**Task details:** Set down the listing below verbatim, but only from its first line through the line containing "node material in".
-- Dataset extract start --
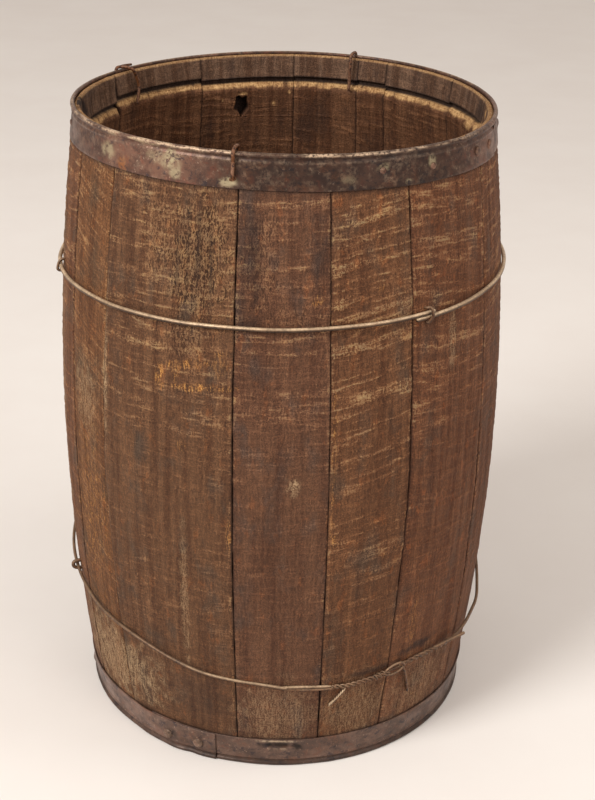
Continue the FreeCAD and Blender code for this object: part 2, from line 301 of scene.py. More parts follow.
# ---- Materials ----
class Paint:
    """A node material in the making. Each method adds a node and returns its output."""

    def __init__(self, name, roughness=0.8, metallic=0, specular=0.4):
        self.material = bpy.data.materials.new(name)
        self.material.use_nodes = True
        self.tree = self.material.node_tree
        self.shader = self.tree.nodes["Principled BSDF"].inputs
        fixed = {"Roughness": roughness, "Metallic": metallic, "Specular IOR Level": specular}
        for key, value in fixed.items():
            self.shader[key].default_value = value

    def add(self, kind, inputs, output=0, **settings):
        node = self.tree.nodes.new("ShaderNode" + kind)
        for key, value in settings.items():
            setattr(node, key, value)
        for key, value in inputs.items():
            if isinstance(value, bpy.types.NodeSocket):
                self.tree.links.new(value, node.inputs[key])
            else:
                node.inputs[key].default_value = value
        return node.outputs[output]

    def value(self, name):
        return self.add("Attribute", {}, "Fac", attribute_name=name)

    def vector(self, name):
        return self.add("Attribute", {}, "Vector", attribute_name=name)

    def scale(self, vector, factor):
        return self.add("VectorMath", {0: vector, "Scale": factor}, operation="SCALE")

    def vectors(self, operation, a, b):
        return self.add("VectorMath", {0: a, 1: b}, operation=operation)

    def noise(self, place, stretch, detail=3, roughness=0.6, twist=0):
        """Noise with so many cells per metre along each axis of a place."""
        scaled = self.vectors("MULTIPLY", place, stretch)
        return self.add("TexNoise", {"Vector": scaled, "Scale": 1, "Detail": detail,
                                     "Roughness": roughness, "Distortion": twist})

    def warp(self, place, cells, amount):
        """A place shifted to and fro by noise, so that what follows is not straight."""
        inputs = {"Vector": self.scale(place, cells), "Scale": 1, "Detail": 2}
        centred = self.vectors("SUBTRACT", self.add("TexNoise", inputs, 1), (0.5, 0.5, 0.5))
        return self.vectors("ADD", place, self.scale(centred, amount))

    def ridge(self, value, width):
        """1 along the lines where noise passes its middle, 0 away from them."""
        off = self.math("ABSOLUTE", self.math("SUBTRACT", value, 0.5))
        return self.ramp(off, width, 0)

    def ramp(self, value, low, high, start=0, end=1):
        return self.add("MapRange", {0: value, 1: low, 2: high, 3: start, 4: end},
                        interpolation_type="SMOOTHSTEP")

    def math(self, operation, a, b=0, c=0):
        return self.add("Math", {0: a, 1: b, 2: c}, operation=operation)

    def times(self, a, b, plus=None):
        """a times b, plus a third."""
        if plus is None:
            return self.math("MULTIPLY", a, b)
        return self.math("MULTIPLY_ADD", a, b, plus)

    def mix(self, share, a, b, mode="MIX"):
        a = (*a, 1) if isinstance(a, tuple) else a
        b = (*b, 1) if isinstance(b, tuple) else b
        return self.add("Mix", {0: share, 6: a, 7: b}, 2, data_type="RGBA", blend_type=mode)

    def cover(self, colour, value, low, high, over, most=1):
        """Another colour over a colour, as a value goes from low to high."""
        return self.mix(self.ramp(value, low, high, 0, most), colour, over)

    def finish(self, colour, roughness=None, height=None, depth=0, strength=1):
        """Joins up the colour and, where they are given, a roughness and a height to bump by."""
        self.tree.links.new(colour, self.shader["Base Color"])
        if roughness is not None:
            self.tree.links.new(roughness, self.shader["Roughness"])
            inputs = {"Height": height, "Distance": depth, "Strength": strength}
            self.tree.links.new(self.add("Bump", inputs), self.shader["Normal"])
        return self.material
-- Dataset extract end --
**Output:**
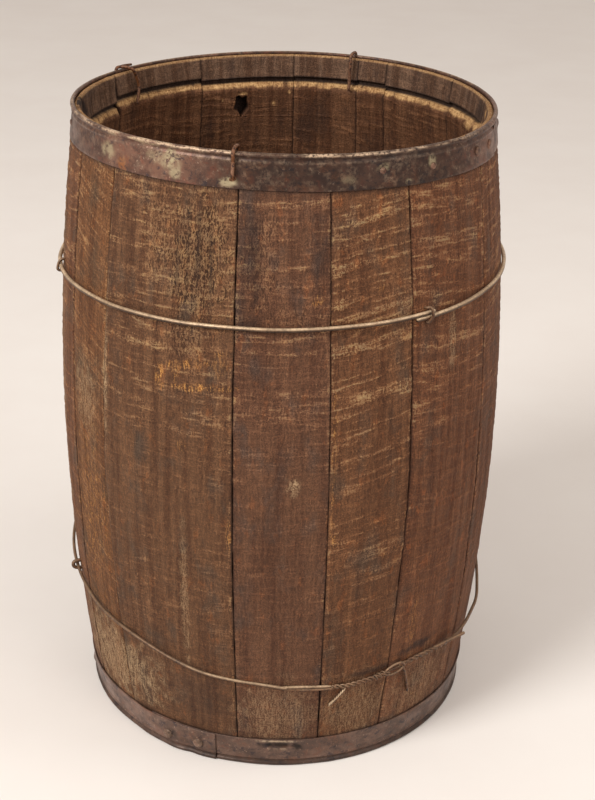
Continue the FreeCAD and Blender code for this object: part 2, from line 301 of scene.py. More parts follow.
# ---- Materials ----
class Paint:
    """A node material in the making. Each method adds a node and returns its output."""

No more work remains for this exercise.